Last month, Assad was quoted by state media as saying that "Saudi Arabia is leading the widest sabotage campaign in the Arab world." He added that Saudi Arabia has mobilized tens of thousands of extremist fighters and is paying $2,000 a month for anyone carrying weapons.
Syria says its troops are fighting Sunni radical extremists that are referred to takfiris or salafis. They also refer to them as Wahhabis, a reference to the kingdom's strict interpretation of Islam.
"Personally, I strongly encourage this movie," Syrian Cabinet minister Ali Haidar told The Associated Press this week. "Relations might mend once Saudi Arabia corrects its policy, halts its support of terrorism and apologizes for what had happened in Syria."
Anzour said he has received death threats over the film.
He said the movie was carried out with "the help of friends who believe in my work," and was filmed in several Arab countries that he refused to identify, adding that the actors are from Europe, Turkey and some Arab states.
"The seeds of terrorism are the work of the fanatic salafi, Wahhabi terrorist ideology that has become an epidemic that needs to be eradicated," he told the AP in Damascus.
"From here came the idea to highlight part of the region's history and how this kingdom was established and under what circumstances," he said.

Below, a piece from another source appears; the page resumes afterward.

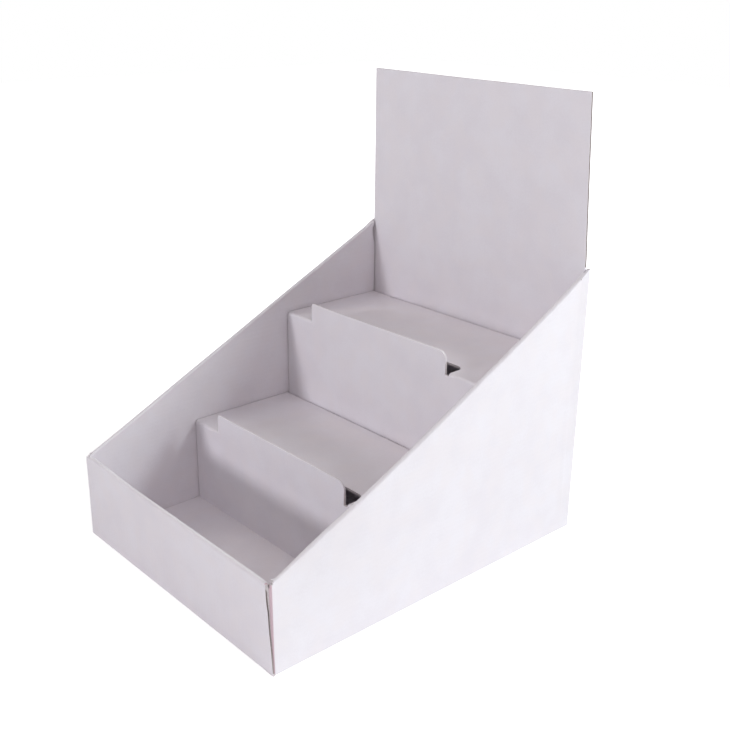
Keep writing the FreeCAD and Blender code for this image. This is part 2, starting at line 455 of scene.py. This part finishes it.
# Tray: places of the cut edges that show, from the sizes that its panels have
tray = {
    "headerHalfWidth": 97.8 * mm,
    "headerMiddle": 123.0 * mm,        # middle of the back panel's thickness
    "headerTop": 289.0 * mm,
    "wallTop": 180.5 * mm,             # the header's side edges show from here up
    "lean": 8.6 * mm,                  # the header's top right corner leans forwards
    "leanStart": 174.0 * mm,
    "leanBlend": 18.0 * mm,
    "flapMiddle": 124.7 * mm,          # middle of the glue flaps' thickness
    "flapEnd": 50.0 * mm,
    "flapTop": 179.07 * mm,
    "flapBottom": 2.0 * mm,
    "flapFall": 8.0 * mm,
    "frontHalfWidth": 100.0 * mm,
    "frontMiddle": -124.7 * mm,        # middle of the front panel's thickness
    "frontTop": 54.0 * mm,             # the front panel's ends show from here down to the lower fold
    "frontBottom": 2.0 * mm,
    "frontSlant": 3.1 / 57.0,          # how far its right end slants in for each unit of height
}


def headerLean(point):
    risen = point.z - tray["leanStart"]
    if risen <= 0:
        return point
    blend = tray["leanBlend"]
    slant = risen - blend / 2 if risen > blend else risen ** 2 / (2 * blend)
    full = tray["headerTop"] - tray["leanStart"] - blend / 2
    along = (point.x + tray["headerHalfWidth"]) / (2 * tray["headerHalfWidth"])
    return Vector((point.x, point.y - tray["lean"] * slant / full * along, point.z))


def trayEdges():
    half, middle, top = tray["headerHalfWidth"], tray["headerMiddle"], tray["headerTop"]
    fine, coarse = board["flutePitch"] / board["stepsPerFlute"], board["plainStep"]
    edges = [cutEdge(straight((-half, middle, top), (half, middle, top), fine),
                     (0, 0, -1), (0, 1, 0), (1, 0, 0), headerLean)]
    for side in (-1, 1):
        low = tray["wallTop"]
        edges.append(cutEdge(straight((side * half, middle, low), (side * half, middle, top), coarse),
                             (-side, 0, 0), (0, 1, 0), (1, 0, 0), headerLean))
        end, y = side * tray["flapEnd"], tray["flapMiddle"]
        high, low = tray["flapTop"] - tray["flapFall"], tray["flapBottom"] + tray["flapFall"]
        edges.append(cutEdge(straight((end, y, low), (end, y, high), fine),
                             (side, 0, 0), (0, 1, 0), (0, 0, 1)))
        slant = tray["frontSlant"] if side > 0 else 0
        low, high = [(side * (tray["frontHalfWidth"] - slant * z), tray["frontMiddle"], z)
                     for z in (tray["frontBottom"], tray["frontTop"])]
        edges.append(cutEdge(straight(low, high, coarse), (-side, 0, 0), (0, 1, 0), (1, 0, 0)))
    return edges


# Outer creases: the scored board folds to a sharper corner than a round bend
crease = {
    "outer": 1.95 * mm,                # reach of a bend from its centre
    "power": 5,                        # 2 is round, and more is sharper
    "bends": [
        # the two axes that the bend lies in, its centre, and the way out along each axis
        {"axes": (0, 1), "centre": (98.1 * mm, -121.9 * mm), "way": (1, -1)},
        {"axes": (0, 1), "centre": (-98.1 * mm, -121.9 * mm), "way": (-1, -1)},
        {"axes": (0, 1), "centre": (98.1 * mm, 123.6 * mm), "way": (1, 1)},
        {"axes": (0, 1), "centre": (-98.1 * mm, 123.6 * mm), "way": (-1, 1)},
        {"axes": (0, 2), "centre": (98.1 * mm, 1.9 * mm), "way": (1, -1)},
        {"axes": (0, 2), "centre": (-98.1 * mm, 1.9 * mm), "way": (-1, -1)},
        {"axes": (1, 2), "centre": (-123.6 * mm, 1.9 * mm), "way": (-1, -1)},
    ],
}
# Front wall: its roll is pressed thinner than the layers below it, and has sunk along most of its length
frontRoll = {
    "outer": -125.5 * mm,
    "inner": -120.25 * mm,
    "halfWidth": 96.95 * mm,
    "pressed": 0.3,                    # share of the thickness that is lost at the top
    "pressHeights": (25 * mm, 50 * mm),
    "sunk": 1.9 * mm,
    "sinkHeights": (30 * mm, 57 * mm),
    "sinkAcross": (-95 * mm, -40 * mm),
    "followDepths": (-105 * mm, -120.25 * mm),  # the side walls' front ends come forwards after it
    "leftLayer": (-98.45 * mm, -95 * mm),
    "leftForwards": 2.5 * mm,          # and the left one's inner layer comes further
}
# Right front corner: it leans in towards its top, and the front panel's end is crushed against the fold
corner = {
    "shift": 1.3 * mm,
    "height": 57 * mm,
    "most": 1.3,                       # of that shift, higher up the side wall
    "leanAcross": (72 * mm, 97 * mm),
    "leanDepths": (-55 * mm, -115 * mm),
    "crushed": 0.5,                    # share of the thickness that is lost at the bottom
    "crushedTop": 0.15,
    "crushAcross": (88 * mm, 96 * mm),
    "crushDepths": (-110 * mm, -123.9 * mm),
    "panelBack": -123.9 * mm,
    "drawnBack": 0.9 * mm,             # how far the panel's end has moved off the corner at its top
    "drawnHeights": (5 * mm, 50 * mm),
}
# Side walls: their top line, what has moved off it, and the ends of their rolled tops
wallLine = {
    "front": -125.5 * mm,
    "height": 57 * mm,
    "slope": 123 / 251,
    "from": 95 * mm,
    "below": 35 * mm,                  # what moves with the line fades out this far below it and above it
    "above": (1 * mm, 35 * mm),
    "innerLayer": (95 * mm, 98.45 * mm),
    "rollDepths": (105 * mm, 117 * mm),
    "rollReach": 4.2 * mm,             # how much nearer to the header the rolled tops come
    "rollFades": (16 * mm, 6 * mm),    # how far below the top line that begins and is full
    "slack": 0.05 * mm,
    "clear": 3 * mm,
    "narrowDepths": (-95 * mm, -120 * mm),
    "narrowedRight": 0.3,              # share of the roll's width that is lost at the front end
    "narrowedLeft": 0.1,
    # depth, and how far the right wall's line has risen there, both in millimetres
    "risen": [(-125.5, -1.5), (-115, -1.8), (-105, -1.5), (-85, -0.5), (-60, 0.1), (0, 1.5), (30, 1.7),
              (45, 1.0), (80, 0.4), (105, 0.0), (117, 0.2), (121, 1.2), (125.5, 2.2)],
}


# How much of a change there is at a value, from none at the start to all of it at the end
def share(value, start, end):
    part = min(1, max(0, (value - start) / (end - start)))
    return part * part * (3 - 2 * part)


def sharpenBend(spot):
    for bend in crease["bends"]:
        (first, second), centre, way = bend["axes"], bend["centre"], bend["way"]
        a, b = (spot[first] - centre[0]) * way[0], (spot[second] - centre[1]) * way[1]
        reach = math.hypot(a, b)
        if a > 0 and b > 0 and reach < crease["outer"]:
            power = crease["power"]
            sharper = ((a / reach) ** power + (b / reach) ** power) ** (-1 / power)
            spot[first] += a * (sharper - 1) * way[0]
            spot[second] += b * (sharper - 1) * way[1]
            return


def crushCorner(spot):
    pressed = share(spot.z, *frontRoll["pressHeights"])
    amount = corner["crushed"] + (corner["crushedTop"] - corner["crushed"]) * pressed
    nearEnd = share(spot.x, *corner["crushAcross"])
    if spot.y < corner["panelBack"]:
        spot.x -= corner["drawnBack"] * share(spot.z, *corner["drawnHeights"]) * nearEnd
    deep = min(spot.y, corner["panelBack"]) - frontRoll["outer"]
    spot.y -= amount * nearEnd * deep * share(spot.y, *corner["crushDepths"])


def wallTop(y):
    return wallLine["height"] + wallLine["slope"] * (y - wallLine["front"])


def stretchRollEnd(spot):
    inner, outer = wallLine["innerLayer"]
    beforeEnd = spot.y < wallLine["rollDepths"][1] + wallLine["slack"]
    if inner < abs(spot.x) < outer and beforeEnd and spot.z < wallTop(spot.y) + wallLine["clear"]:
        low, high = [wallTop(spot.y) - fade for fade in wallLine["rollFades"]]
        reach = wallLine["rollReach"] * share(spot.y, *wallLine["rollDepths"]) * share(spot.z, low, high)
        spot.y += reach
        spot.z += wallLine["slope"] * reach


def pressFrontRoll(spot):
    pressed = share(spot.z, *frontRoll["pressHeights"])
    follows = share(spot.y, *frontRoll["followDepths"])
    inFront = spot.y < frontRoll["inner"]
    forwards = frontRoll["pressed"] * pressed * (min(spot.y, frontRoll["inner"]) - frontRoll["outer"]) * follows
    if frontRoll["leftLayer"][0] < spot.x < frontRoll["leftLayer"][1] and not inFront:
        forwards += frontRoll["leftForwards"] * pressed * follows
    spot.y -= forwards
    if inFront and abs(spot.x) < frontRoll["halfWidth"]:
        sunk = share(spot.z, *frontRoll["sinkHeights"]) * share(spot.x, *frontRoll["sinkAcross"])
        spot.z -= frontRoll["sunk"] * sunk
    elif abs(spot.x) > wallLine["from"]:
        bendWallLine(spot, forwards)


def bendWallLine(spot, forwards):
    top = wallTop(spot.y + forwards)
    near = share(spot.z, top - wallLine["below"], top)
    near *= 1 - share(spot.z, *[top + fade for fade in wallLine["above"]])
    narrowed = wallLine["narrowedRight"] if spot.x > 0 else wallLine["narrowedLeft"]
    narrowed *= share(spot.y, *wallLine["narrowDepths"]) * near
    half = math.copysign(tray["frontHalfWidth"], spot.x)
    spot.x = half - (half - spot.x) * (1 - narrowed)
    spot.z -= wallLine["slope"] * forwards * near
    if spot.x > 0:
        for (y, risen), (nextY, nextRisen) in zip(wallLine["risen"], wallLine["risen"][1:]):
            if y * mm <= spot.y <= nextY * mm:
                spot.z += (risen + (nextRisen - risen) * (spot.y / mm - y) / (nextY - y)) * mm * near


def trayForm(spot):
    sharpenBend(spot)
    crushCorner(spot)
    stretchRollEnd(spot)
    pressFrontRoll(spot)
    lean = share(spot.x, *corner["leanAcross"]) * share(spot.y, *corner["leanDepths"])
    spot.x -= corner["shift"] * lean * min(corner["most"], max(0, spot.z / corner["height"]))


boardPiece("display_tray", "trayBoard", trayEdges(), form=trayForm)


# Steps: the window in each shelf and the lip that was pushed up from it
step = {
    "tops": {"front_step": 61.0 * mm, "rear_step": 123.0 * mm},
    "rimFrom": 1.0 * mm,               # the lips' rims are higher than this above the shelves
    "pinch": 0.7 * mm,
    "pinchRows": 2,
    "pinchRoundness": 0.6,
}


# The rim of a lip is pressed nearly shut where the die cut it, and the liner rolls over it
def pinchLip(piece, node):
    low = step["tops"][node] + step["rimFrom"]
    sheet = bmesh.new()
    sheet.from_mesh(piece.data)
    rims = [edge for edge in sheet.edges
            if min(vert.co.z for vert in edge.verts) > low
            and sorted(face.material_index for face in edge.link_faces) == [linerKind, cutKind]]
    bmesh.ops.bevel(sheet, geom=rims, offset=step["pinch"], segments=step["pinchRows"],
                    profile=step["pinchRoundness"], affect="EDGES", clamp_overlap=True, material=linerKind)
    sheet.to_mesh(piece.data)
    sheet.free()


for node, name in (("front_step", "frontStepBoard"), ("rear_step", "rearStepBoard")):
    boardPiece(node, name, [], shape=pinchLip)


# Floor and background: white to the camera, and the floor keeps the stand's shadow
stage = {
    "size": 6.0,
    "floorColour": (0.90, 0.89, 0.90, 1),
    "floorRoughness": 0.9,
    "glowNear": 0.55,                  # what the camera sees of it, near the stand and far off
    "glowFar": 1.0,
    "near": 0.22,
    "far": 0.75,
}


def makeFloor():
    mesh = bpy.data.meshes.new("floor")
    half = stage["size"] / 2
    corners = [(-half, -half, 0), (half, -half, 0), (half, half, 0), (-half, half, 0)]
    mesh.from_pydata(corners, [], [(0, 1, 2, 3)])
    floor = addObject("floor", mesh)
    material, tree = newMaterial("studioFloor")
    seen = Signal.make(tree, "LightPath", output="Is Camera Ray")
    away = Signal.make(tree, "VectorMath", {"operation": "LENGTH"}, {0: place(tree)}, output="Value")
    brighter = (stage["glowFar"] - stage["glowNear"]) * ramp(away, stage["near"], stage["far"])
    glow = seen * (stage["glowNear"] + brighter)
    white = Signal.make(tree, "CombineColor", None, {"Red": glow, "Green": glow, "Blue": glow})
    finishMaterial(tree, Signal.make(tree, "BsdfPrincipled", None, {
        "Base Color": stage["floorColour"], "Roughness": stage["floorRoughness"],
        "Emission Color": white, "Emission Strength": 1.0}))
    mesh.materials.append(material)


# Lights: a broad lamp behind the right side, a small low one in front, two weak ones above, and an even sky
lamps = {
    "key": {"turn": 133, "height": 27, "away": 5.0, "size": 2.7, "power": 224.0, "colour": (0.935, 0.99, 1.0)},
    "front": {"turn": -12, "height": 10, "away": 2.8, "size": 0.5, "power": 25.0, "colour": (0.96, 0.95, 1.0)},
    "right": {"turn": 60, "height": 55, "away": 1.6, "size": 0.6, "power": 3.5, "colour": (1.0, 0.88, 0.90)},
    "left": {"turn": -90, "height": 55, "away": 2.8, "size": 1.0, "power": 11.0, "colour": (1.0, 0.95, 0.90)},
}
lampsAimAt = (0, 0, 0.12)
sky = 0.25


def makeLights():
    for name, lamp in lamps.items():
        data = bpy.data.lights.new(name, "AREA")
        data.shape = "DISK"
        data.size = lamp["size"]
        data.energy = lamp["power"]
        data.color = lamp["colour"]
        light = addObject(name, data)
        back = wayTo(lamp["turn"], lamp["height"])
        light.location = Vector(lampsAimAt) + back * lamp["away"]
        light.rotation_mode = "QUATERNION"
        light.rotation_quaternion = (-back).to_track_quat("-Z", "Y")
    world = bpy.data.worlds.new("studio")
    bpy.context.scene.world = world
    world.use_nodes = True
    tree = world.node_tree
    tree.nodes.clear()
    seen = Signal.make(tree, "LightPath", output="Is Camera Ray")
    level = seen + (1 - seen) * sky
    light = Signal.make(tree, "Background", None, {"Color": (1, 1, 1, 1), "Strength": level})
    output = tree.nodes.new("ShaderNodeOutputWorld")
    tree.links.new(light.socket, output.inputs["Surface"])


makeFloor()
makeLights()
bpy.context.scene.view_settings.view_transform = "Standard"
print("stage lit")

bpy.context.view_layer.update()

Anzour is no stranger to controversy. He was widely criticized earlier this year for entering the Damascus suburb of Daraya with army protection to shoot a Ramadan soap opera series, "Under the Homeland Sky," at a time when the area was being attacked by government troops.
He also received death threats and blistering criticism for an earlier series on suicide bombers in which he condemned terrorism by Islamic extremists as a global threat that hurts Muslims.
"King of the Sands" will appear in Syrian theaters this week following a heavy advertising campaign on state-run TV.